The default behavior for the xna content pipeline when loading models is to create new effect instances for each material used by the model. While xna does share effects between meshes contained in the model, it does not share effects between the models themselves. This means if two models both reference the same material file, each will have a unique instance of the effect (even though the property values are the same).
SunBurn now resolves this by allowing the content pipeline to share effects between models. When two models reference the same material they will also share a single effect between them. This means both will correctly batch together, less memory is used, and fewer effect are created, reducing load times.
If however your game exploits the old behavior and you’d like to keep it, the new shared effect feature can be disabled in the ResourceManager. :)
More Visual Studio Integration
We’ve created new Visual Studio class templates to help accelerate development by providing empty (but fully functional) classes that plug directly into SunBurn.
- Component class template (using your choice of automatic or manual serialization) – add behaviors to objects, entities, and lights
- Manager class template – plug in new systems (UI, AI, 3rd party physics, …)
The new templates compliment SunBurn’s existing library of items templates, kits, examples, and more.
The SunBurn editor now avoids saving to asset file unless the contents have changed. This helps avoid unnecessary asset rebuilding in Visual Studio (which checks the file timestamp not the hash) and makes switching back and forth between the editor and Visual Studio much smoother.
Lower Windows Release Requirements
SunBurn no longer requires the full .Net 4.0 or XNA runtimes, which means you can now release Windows games by packaging only the XNA Redistributable (6.7M) in the installer! :)
This also means the game’s Visual Studio project can continue to target .Net 4.0 Client profile (the default), which will eliminate any confusion over locating the SunBurn assemblies as they are now always visible regardless of the project settings.
New Importer Memory Model
In the past importing exceptionally large models (>500,000 polys) could fail if the game was using a lot of memory. This is because importing the models requires large amounts of contiguous memory, which may not be available depending on how much memory is consumed by the game itself (and how fragmented it is).
However we’ve now given the importer its own virtual memory space to work within, which isolates it from the game and allows importing far larger models regardless of how much memory is used by the game.
More to Come!
We’re planning to release these, as well as a ton of other smaller enhancements and features in the upcoming SunBurn 2.0.13 update.

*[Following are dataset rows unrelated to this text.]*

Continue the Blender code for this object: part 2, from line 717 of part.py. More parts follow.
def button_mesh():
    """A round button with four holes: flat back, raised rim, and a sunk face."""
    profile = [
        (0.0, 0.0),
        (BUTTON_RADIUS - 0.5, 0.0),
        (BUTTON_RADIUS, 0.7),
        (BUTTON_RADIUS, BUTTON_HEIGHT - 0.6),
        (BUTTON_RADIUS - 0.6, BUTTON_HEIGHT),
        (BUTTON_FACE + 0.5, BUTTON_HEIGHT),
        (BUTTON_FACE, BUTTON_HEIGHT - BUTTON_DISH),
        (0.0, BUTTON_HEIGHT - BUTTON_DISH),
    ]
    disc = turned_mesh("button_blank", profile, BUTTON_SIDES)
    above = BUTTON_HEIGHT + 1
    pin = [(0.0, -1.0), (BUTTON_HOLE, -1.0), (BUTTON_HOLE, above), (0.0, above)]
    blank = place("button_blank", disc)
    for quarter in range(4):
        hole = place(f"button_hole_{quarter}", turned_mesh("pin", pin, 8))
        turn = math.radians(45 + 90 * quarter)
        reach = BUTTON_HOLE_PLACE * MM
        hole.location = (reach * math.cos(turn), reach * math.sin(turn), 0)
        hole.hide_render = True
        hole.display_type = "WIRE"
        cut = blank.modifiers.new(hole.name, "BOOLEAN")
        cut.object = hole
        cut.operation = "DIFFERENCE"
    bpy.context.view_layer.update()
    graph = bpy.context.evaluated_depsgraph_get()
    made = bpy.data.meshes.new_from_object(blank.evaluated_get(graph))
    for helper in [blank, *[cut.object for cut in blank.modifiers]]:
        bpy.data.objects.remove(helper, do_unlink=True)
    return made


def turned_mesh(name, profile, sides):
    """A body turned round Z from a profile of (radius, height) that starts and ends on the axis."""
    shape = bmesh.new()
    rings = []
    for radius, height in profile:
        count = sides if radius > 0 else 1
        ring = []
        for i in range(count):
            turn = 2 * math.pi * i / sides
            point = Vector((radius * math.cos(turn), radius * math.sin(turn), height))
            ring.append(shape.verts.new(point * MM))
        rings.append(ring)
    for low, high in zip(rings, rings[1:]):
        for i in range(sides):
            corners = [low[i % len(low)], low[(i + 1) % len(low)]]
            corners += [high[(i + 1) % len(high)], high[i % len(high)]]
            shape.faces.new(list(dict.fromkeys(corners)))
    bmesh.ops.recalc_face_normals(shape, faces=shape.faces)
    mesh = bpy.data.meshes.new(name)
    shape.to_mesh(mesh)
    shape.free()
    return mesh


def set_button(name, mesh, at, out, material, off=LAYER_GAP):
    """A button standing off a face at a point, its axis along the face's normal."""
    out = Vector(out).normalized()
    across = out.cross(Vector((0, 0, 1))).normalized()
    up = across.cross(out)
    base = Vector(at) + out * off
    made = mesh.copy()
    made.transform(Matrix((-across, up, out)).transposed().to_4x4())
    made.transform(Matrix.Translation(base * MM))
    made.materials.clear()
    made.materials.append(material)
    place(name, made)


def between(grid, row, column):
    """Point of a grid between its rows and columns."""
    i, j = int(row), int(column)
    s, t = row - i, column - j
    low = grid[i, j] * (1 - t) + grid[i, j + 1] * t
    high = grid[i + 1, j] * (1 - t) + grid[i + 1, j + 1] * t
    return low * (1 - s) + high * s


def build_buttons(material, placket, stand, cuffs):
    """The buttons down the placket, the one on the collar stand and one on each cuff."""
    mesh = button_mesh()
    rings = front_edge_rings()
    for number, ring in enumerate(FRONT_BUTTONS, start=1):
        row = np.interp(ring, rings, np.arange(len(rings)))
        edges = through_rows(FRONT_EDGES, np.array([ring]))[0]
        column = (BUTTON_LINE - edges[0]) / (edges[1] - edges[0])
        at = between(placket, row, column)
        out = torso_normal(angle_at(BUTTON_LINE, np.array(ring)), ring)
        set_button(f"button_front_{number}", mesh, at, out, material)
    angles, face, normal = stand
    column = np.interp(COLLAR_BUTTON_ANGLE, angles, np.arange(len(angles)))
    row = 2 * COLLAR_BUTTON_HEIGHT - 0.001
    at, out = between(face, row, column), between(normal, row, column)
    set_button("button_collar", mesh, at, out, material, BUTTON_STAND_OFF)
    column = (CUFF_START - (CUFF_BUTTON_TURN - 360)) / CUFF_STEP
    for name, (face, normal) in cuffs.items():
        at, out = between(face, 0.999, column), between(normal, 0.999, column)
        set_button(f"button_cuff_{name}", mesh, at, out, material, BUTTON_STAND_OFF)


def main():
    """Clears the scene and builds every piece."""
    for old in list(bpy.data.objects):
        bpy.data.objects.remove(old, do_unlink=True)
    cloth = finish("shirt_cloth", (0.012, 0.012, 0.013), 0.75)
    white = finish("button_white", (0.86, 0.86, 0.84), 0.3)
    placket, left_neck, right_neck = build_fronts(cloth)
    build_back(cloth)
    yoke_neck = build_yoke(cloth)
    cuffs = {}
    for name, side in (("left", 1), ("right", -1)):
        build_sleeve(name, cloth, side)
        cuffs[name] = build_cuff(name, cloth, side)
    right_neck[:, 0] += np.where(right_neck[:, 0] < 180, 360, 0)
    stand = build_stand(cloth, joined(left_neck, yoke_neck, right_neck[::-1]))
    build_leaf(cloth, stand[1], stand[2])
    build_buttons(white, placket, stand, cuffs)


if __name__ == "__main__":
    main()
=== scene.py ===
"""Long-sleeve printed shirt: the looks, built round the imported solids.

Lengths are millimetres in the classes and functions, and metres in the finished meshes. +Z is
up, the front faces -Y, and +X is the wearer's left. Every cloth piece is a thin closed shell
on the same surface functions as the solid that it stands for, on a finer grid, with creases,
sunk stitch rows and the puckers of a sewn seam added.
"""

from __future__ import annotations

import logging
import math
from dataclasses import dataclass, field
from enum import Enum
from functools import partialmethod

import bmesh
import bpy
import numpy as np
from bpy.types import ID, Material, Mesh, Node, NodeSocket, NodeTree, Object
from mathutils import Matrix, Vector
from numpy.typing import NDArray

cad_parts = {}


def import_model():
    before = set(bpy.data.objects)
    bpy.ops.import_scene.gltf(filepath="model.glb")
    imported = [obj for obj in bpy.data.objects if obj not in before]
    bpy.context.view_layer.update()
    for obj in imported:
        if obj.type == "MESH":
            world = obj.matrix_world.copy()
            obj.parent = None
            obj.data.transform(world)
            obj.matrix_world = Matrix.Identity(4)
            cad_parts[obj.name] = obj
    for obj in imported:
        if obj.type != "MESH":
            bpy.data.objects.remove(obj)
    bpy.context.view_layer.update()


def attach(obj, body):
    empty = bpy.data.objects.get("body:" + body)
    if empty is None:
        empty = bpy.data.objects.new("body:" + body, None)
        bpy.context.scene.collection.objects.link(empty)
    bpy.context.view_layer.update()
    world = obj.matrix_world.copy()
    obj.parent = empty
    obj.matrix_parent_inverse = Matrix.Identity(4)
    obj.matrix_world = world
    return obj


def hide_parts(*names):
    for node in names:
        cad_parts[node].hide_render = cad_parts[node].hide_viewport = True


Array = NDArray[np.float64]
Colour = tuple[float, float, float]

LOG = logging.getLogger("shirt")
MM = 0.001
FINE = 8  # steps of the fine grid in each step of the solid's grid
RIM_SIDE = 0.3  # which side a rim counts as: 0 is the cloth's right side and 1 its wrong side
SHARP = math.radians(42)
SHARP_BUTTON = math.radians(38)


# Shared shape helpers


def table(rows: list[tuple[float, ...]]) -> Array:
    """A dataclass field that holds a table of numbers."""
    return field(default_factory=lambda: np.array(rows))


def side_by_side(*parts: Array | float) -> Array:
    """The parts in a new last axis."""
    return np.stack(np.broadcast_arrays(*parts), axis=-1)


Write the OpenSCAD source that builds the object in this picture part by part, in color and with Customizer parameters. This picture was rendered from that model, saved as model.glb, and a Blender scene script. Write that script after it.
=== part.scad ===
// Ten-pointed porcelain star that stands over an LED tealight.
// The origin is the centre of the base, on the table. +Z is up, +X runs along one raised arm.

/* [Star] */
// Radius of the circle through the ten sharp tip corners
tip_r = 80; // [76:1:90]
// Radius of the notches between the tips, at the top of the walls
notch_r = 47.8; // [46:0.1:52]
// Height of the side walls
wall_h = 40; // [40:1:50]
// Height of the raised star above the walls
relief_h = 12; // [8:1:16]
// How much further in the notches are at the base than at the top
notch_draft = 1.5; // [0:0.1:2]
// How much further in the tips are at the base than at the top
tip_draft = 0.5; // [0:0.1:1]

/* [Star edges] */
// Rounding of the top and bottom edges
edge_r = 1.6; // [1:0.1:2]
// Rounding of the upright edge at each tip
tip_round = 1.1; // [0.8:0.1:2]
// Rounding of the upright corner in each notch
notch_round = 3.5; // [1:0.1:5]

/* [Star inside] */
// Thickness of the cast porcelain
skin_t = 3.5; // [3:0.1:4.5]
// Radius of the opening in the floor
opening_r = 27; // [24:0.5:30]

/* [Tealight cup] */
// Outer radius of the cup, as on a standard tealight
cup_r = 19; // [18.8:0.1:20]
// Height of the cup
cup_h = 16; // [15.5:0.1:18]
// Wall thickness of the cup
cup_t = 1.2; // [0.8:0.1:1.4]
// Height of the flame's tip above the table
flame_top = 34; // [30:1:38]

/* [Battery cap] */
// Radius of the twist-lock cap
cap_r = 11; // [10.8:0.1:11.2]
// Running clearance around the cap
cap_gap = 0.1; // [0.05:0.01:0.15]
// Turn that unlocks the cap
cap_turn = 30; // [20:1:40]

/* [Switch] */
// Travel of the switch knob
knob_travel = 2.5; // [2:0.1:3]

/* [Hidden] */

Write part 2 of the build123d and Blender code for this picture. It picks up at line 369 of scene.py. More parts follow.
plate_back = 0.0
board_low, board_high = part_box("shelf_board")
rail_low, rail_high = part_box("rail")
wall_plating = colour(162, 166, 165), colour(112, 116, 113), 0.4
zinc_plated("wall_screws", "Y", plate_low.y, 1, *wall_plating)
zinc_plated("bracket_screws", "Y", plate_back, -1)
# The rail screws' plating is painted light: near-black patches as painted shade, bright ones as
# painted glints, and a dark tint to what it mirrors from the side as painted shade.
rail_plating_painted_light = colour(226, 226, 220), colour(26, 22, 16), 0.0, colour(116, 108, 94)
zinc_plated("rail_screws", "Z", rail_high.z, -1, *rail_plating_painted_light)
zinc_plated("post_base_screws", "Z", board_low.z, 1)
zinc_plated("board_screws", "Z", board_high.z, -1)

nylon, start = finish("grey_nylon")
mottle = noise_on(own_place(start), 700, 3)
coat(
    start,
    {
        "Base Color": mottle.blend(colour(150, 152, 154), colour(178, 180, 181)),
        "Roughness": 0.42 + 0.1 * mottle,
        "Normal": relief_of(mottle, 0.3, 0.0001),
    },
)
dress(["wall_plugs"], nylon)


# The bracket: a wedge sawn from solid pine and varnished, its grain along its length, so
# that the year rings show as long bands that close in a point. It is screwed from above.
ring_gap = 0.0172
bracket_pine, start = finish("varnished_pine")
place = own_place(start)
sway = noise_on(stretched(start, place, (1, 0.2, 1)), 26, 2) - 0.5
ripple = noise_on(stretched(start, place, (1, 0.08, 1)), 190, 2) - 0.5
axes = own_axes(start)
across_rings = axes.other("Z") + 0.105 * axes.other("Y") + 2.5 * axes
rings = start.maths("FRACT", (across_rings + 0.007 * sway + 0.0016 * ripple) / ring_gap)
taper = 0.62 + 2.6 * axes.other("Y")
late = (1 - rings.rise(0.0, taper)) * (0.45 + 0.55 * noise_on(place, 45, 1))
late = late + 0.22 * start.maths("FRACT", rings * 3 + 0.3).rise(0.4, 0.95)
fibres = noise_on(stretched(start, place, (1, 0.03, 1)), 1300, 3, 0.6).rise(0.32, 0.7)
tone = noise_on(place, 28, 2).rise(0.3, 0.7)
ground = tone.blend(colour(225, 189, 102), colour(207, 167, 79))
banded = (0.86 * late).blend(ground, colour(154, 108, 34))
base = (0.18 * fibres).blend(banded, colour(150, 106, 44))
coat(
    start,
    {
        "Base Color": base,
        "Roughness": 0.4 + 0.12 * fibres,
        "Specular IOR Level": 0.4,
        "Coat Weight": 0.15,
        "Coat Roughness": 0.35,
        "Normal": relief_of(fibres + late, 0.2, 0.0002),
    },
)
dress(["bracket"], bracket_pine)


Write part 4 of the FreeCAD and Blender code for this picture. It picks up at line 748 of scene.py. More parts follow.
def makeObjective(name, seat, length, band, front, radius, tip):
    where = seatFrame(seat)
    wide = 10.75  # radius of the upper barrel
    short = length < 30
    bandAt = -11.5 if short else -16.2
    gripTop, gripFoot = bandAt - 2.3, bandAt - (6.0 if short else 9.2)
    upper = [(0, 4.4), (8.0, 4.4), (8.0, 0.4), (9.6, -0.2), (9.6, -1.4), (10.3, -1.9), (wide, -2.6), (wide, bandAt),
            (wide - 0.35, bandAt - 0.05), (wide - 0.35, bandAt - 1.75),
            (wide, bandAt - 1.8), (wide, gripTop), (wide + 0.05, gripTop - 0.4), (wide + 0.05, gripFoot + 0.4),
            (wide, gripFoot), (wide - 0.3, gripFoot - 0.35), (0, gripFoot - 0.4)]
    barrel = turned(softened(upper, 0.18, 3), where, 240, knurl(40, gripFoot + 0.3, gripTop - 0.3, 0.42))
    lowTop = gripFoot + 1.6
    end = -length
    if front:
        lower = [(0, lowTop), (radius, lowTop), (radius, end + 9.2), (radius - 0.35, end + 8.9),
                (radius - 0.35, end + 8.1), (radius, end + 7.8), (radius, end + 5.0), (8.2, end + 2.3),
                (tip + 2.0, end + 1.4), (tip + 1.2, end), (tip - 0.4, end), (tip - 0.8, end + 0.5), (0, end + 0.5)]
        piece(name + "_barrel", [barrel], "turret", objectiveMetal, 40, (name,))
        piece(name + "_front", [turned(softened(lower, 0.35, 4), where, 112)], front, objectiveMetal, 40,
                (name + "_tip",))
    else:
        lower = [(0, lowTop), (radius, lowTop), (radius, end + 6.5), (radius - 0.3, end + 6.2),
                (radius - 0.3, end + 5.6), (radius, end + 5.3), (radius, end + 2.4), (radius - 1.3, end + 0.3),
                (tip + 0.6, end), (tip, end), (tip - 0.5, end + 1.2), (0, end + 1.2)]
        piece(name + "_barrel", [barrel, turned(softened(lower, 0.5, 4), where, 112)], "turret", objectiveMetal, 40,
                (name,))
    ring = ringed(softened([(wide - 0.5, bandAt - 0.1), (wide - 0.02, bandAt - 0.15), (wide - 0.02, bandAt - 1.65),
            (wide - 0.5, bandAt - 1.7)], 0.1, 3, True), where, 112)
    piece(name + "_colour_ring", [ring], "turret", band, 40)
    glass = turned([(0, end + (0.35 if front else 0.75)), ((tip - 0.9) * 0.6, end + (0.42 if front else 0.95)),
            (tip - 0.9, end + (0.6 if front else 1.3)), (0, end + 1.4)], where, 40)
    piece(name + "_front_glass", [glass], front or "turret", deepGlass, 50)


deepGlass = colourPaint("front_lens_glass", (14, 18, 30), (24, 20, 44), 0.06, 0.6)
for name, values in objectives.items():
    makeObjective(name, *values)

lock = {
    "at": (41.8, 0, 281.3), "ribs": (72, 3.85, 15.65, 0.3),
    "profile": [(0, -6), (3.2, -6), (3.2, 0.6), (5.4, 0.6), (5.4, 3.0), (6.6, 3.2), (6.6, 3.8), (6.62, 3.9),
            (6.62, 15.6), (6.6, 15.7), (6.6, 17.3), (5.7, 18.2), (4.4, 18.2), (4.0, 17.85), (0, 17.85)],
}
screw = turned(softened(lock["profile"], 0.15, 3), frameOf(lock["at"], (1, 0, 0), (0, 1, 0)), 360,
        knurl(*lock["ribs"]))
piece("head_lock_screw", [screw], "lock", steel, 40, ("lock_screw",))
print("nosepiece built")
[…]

If you have any questions or comments let us know!
-John Kabus
Other SunBurn 2.0 Blogs:
- Announcing the SunBurn 2.0 Game Engine - free upgrade, new editions, and updated features
- SunBurn 2.0 Collisions, Scenegraph, and Components - new collision system, components, and more
- SunBurn 2.0 upgrade for our Torque customers - upgrade path for all of our previous TLK technology customers
- SunBurn 2.0 goes Mobile on Windows Phone 7! - full Windows Phone 7 support, light mapping, and more
- Holiday, Components, and more! - read about the new components and more
- SunBurn 2.0: components, perfabs, and more! - more details about SunBurn's new component system
- Festive SunBurn 2.0 Starter Kits, yum, yum! - first release of the new SunBurn Starter kit
- SunBurn 2.0.10 update available - streamlined user experience and integrated starter kits
- SunBurn Dev Journal: Scenegraph Optimizations - faster scenegraph and City Demo with 10,000 buildings
- SunBurn 2.0.12 Update Now Available! - edit components and custom scene object types in editor
- SunBurn Update: Windows Redistributable - ship Windows games using only the XNA Redistributable

Posted
03-20-2011 7:33 PM
by
JohnK "bobthecbuilder"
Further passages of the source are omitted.